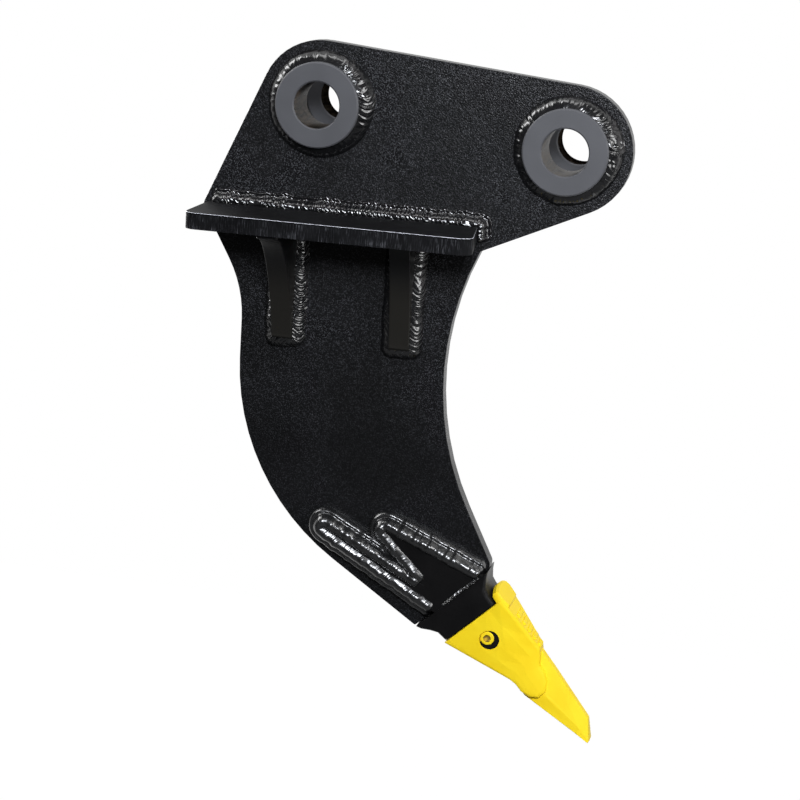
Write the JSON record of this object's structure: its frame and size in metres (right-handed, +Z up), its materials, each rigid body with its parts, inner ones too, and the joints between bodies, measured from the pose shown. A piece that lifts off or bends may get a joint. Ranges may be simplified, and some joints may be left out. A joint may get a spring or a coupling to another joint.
{
  "type": "excavator ripper",
  "caption": "Curved steel ripper shank for a small excavator: plate ears with pin hubs, gusseted wings, welded nose and a side-pinned pointed tooth.",
  "frame": {"origin": "on the arm pin's axis, in the middle of the main plate's thickness", "axes": "+X along the wings from the link pin's side to the arm pin's, the side that the tooth digs towards; +Y across the ears, from the near face to the second ear; +Z up"},
  "size_m": [0.4259, 0.2091, 0.674],
  "materials": {
    "plate_paint": "gloss black paint with a fine grain",
    "edge_paint": "satin black paint",
    "hub_satin": "satin dark grey, machined ends",
    "bead_gloss": "gloss black over rippled weld",
    "cast_black": "satin black over cast steel",
    "tooth_yellow": "satin yellow paint",
    "ring_rubber": "dark rubber"
  },
  "bodies": {
    "root": {"far_ear": "plate_paint", "far_hub_arm": "hub_satin", "far_hub_link": "hub_satin", "gusset_far_front": "edge_paint", "gusset_far_rear": "edge_paint", "gusset_near_front": "edge_paint", "gusset_near_rear": "edge_paint", "hub_arm": "hub_satin", "hub_link": "hub_satin", "lock_ring_far": "ring_rubber", "lock_ring_near": "ring_rubber", "main_plate": "plate_paint", "nose_adapter": "cast_black", "tooth": "tooth_yellow", "tooth_pin": "tooth_yellow", "weld_cheek_far": "bead_gloss", "weld_cheek_near": "bead_gloss", "weld_far_ear_inner": "bead_gloss", "weld_far_ear_outer": "bead_gloss", "weld_far_hub_arm": "bead_gloss", "weld_far_hub_link": "bead_gloss", "weld_gusset_far_front": "bead_gloss", "weld_gusset_far_rear": "bead_gloss", "weld_gusset_near_front": "bead_gloss", "weld_gusset_near_rear": "bead_gloss", "weld_hub_arm_far": "bead_gloss", "weld_hub_arm_near": "bead_gloss", "weld_hub_link_far": "bead_gloss", "weld_hub_link_near": "bead_gloss", "weld_wing_far": "bead_gloss", "weld_wing_near": "bead_gloss", "wing_far": "edge_paint", "wing_near": "edge_paint"}
  },
  "joints": []
}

Written instruction -> Output the listing above exactly as it appears.

Response to this exercise ->
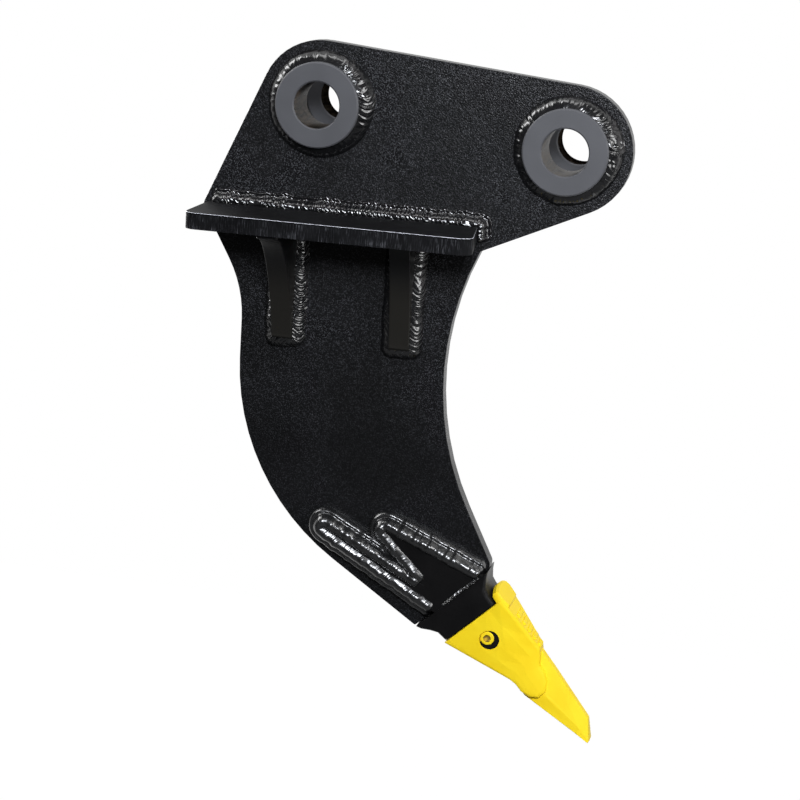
Write the JSON record of this object's structure: its frame and size in metres (right-handed, +Z up), its materials, each rigid body with its parts, inner ones too, and the joints between bodies, measured from the pose shown. A piece that lifts off or bends may get a joint. Ranges may be simplified, and some joints may be left out. A joint may get a spring or a coupling to another joint.
{
  "type": "excavator ripper",
  "caption": "Curved steel ripper shank for a small excavator: plate ears with pin hubs, gusseted wings, welded nose and a side-pinned pointed tooth.",
  "frame": {"origin": "on the arm pin's axis, in the middle of the main plate's thickness", "axes": "+X along the wings from the link pin's side to the arm pin's, the side that the tooth digs towards; +Y across the ears, from the near face to the second ear; +Z up"},
  "size_m": [0.4259, 0.2091, 0.674],
  "materials": {
    "plate_paint": "gloss black paint with a fine grain",
    "edge_paint": "satin black paint",
    "hub_satin": "satin dark grey, machined ends",
    "bead_gloss": "gloss black over rippled weld",
    "cast_black": "satin black over cast steel",
    "tooth_yellow": "satin yellow paint",
    "ring_rubber": "dark rubber"
  },
  "bodies": {
    "root": {"far_ear": "plate_paint", "far_hub_arm": "hub_satin", "far_hub_link": "hub_satin", "gusset_far_front": "edge_paint", "gusset_far_rear": "edge_paint", "gusset_near_front": "edge_paint", "gusset_near_rear": "edge_paint", "hub_arm": "hub_satin", "hub_link": "hub_satin", "lock_ring_far": "ring_rubber", "lock_ring_near": "ring_rubber", "main_plate": "plate_paint", "nose_adapter": "cast_black", "tooth": "tooth_yellow", "tooth_pin": "tooth_yellow", "weld_cheek_far": "bead_gloss", "weld_cheek_near": "bead_gloss", "weld_far_ear_inner": "bead_gloss", "weld_far_ear_outer": "bead_gloss", "weld_far_hub_arm": "bead_gloss", "weld_far_hub_link": "bead_gloss", "weld_gusset_far_front": "bead_gloss", "weld_gusset_far_rear": "bead_gloss", "weld_gusset_near_front": "bead_gloss", "weld_gusset_near_rear": "bead_gloss", "weld_hub_arm_far": "bead_gloss", "weld_hub_arm_near": "bead_gloss", "weld_hub_link_far": "bead_gloss", "weld_hub_link_near": "bead_gloss", "weld_wing_far": "bead_gloss", "weld_wing_near": "bead_gloss", "wing_far": "edge_paint", "wing_near": "edge_paint"}
  },
  "joints": []
}